С голоданием связано одно происшествие, показывающее, сколь деликатным мог быть Гурджиев, если хотел. В Prieure был известный русский юрист, Рахмилевич, в прошлом глава Санкт-Петербургской адвокатуры. Он присоединился к Гурджиеву в 1911 году и пытался устанавливать порядки по праву старшего ученика. Однажды Гурджиев, входя в гостиную, услышал слова Рахмилевича, обращенные к другому русскому: «Я лучше знаю, что имеет в виду Георгий Иванович, потому что я на пять лет дольше, чем ты, нахожусь рядом с ним». Гурджиев спокойно заметил: «Рахмил, если тебе не стыдно за себя, постыдись хотя бы за меня. Ты делаешь из меня дрянного учителя, если после стольких лет знаешь так мало». Вскоре после этого было объявлено о периоде интенсивного голодания. Рахмилевич тайно спрятал немного еды в дупле. Несколько человек это заметили, но никто не сказал ни слова. В начале голодания каждому Гурджиев давал индивидуальную программу. Оставив Рахмилевича напоследок, он сказал: «Рахмилевичу голодание ни к чему, он и так слишком много знает». Я очень сочувствовал ему, так как понимал, что ради Гурджиева Рахмилевич пожертвовал всем, но не смог пожертвовать только собой.

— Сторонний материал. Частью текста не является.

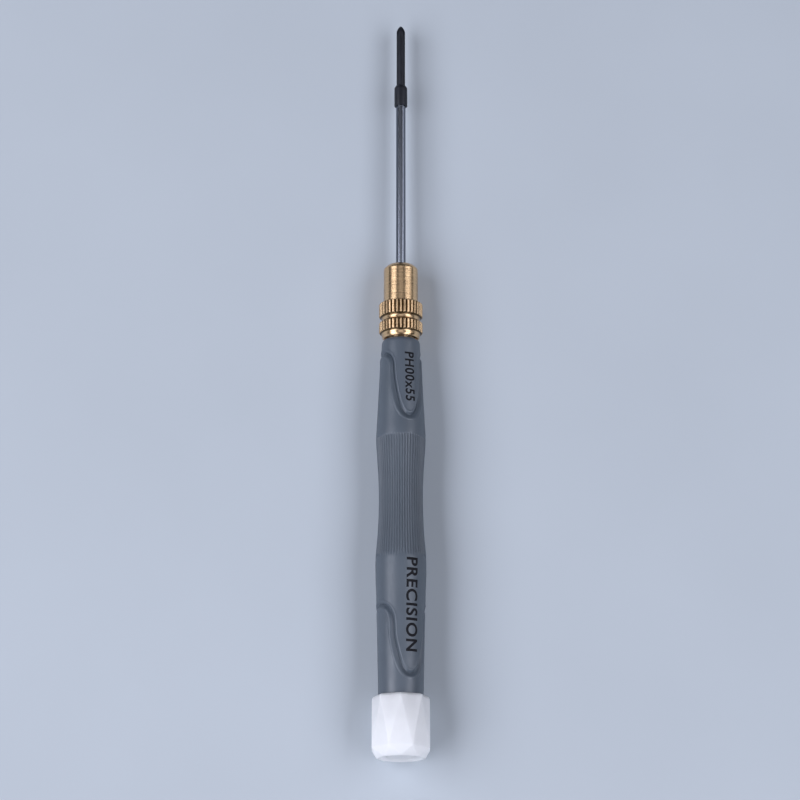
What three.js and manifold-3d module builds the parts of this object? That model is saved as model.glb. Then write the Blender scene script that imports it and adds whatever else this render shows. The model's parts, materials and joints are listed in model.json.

После голодания Гурджиев перешел к ментальным упражнениям совместно с работой руками в саду.
Гурджиевская доктрина «сознательного труда и намеренного страдания» зачастую понималась до смешного буквально, что часто случается с европейцами и американцами, сталкивающимися с азиатской тонкостью. Когда я приехал в Prieure, ментальные упражнения проводились в виде заучивания длинных списков тибетских слов. Дамы, в основном англичанки среднего возраста, должны были выкорчевывать корни больших деревьев, срубленных мужчинами. Задача была невыполнимой, если только не использовать лебедки или не выкапывать глубоких ямок. Дамы усаживались в небольшие ямки и начинали копать землю вокруг себя небольшими лопатами или, за недостачей инструментов, столовыми ложками, выбрасывали назад землю, как куры, копошащиеся в мусорной куче. За браслеты или наручные часы были заткнуты бумажки, в которые каждые несколько минут дамы тайком заглядывали. Похожие на тревожных наседок, дамы бормотали слова. Глядя на них, я удивлялся, чего они ищут в Фонтенбло. В их искренности я не сомневался, но куда они дели свой здравый смысл?
Гурджиев безжалостно избавлялся от тех, кого не хотел видеть. Он вызывал и одновременно считал отвратительным то тупое обожание, которое превращало каждый его жест и слово в символы вечной истины. Одна дама практически сходила по нему с ума, и он жестоко подшутил над ней, показывая всем нам, что нельзя доверять никому, особенно ему самому.
Каждую субботу, после ланча, все работы прекращались и начинались приготовления к еженедельному празднику и приему гостей. После обеда на террасе замка подавали традиционный английский чай. Однажды к нему было мороженое, приготовленное из свежих сливок от наших собственных коров. Гурджиев прохаживался между нами своей лишенной всякого усилия походкой, отличающей его от других людей. Подойдя к столику этой дамы, он сказал: «Вы не знаете, как получить от мороженого наибольшее удовольствие. Надо полить его горчицей». Она послушно поднялась и пошла в дом за баночкой с горчицей. Когда она вернулась, Гурджиев, указывая на нее, сказал громовым голосом: «Вы видите перед собой круглого идиота. Все время она идиот. Зачем Вы здесь?»
Бедняжка покраснела и разрыдалась. Она собрала вещи, уехала, и никто ее больше не видел.
В другой раз молодой американец по имени Метц, также страдавший безудержным преклонением перед Гурджиевым, получил задание поставить новую фару на машину Гурджиева. В этот вечер Гурджиев собирался в Париж. Выведя машину из гаража, он обнаружил, что фара не заменена, и крикнул Метцу, чтобы тот садился на бампер и держал лампу всю дорогу до Парижа. Метц безропотно сидел на крыле, пока Гурджиев не столкнул его, сопроводив своим любимым словом: «Идиот!»
Концертирующий пианист Финч, обладатель самых прекрасных рук, которые я когда-либо видел, заботящийся о них так, словно они были бесценным сокровищем, приехал в Prieure. Его послали ухаживать за курами. Дни шли за днями, а вместе с этим росла его тревога. Наконец, он сказал Гурджиеву, что куры стали нестись хуже, с тех пор как он за ними присматривает. Гурджиев возразил: «Конечно. Потому что Вы их не любите. Они хорошо несутся у тех, кто их любит. Научитесь любить их».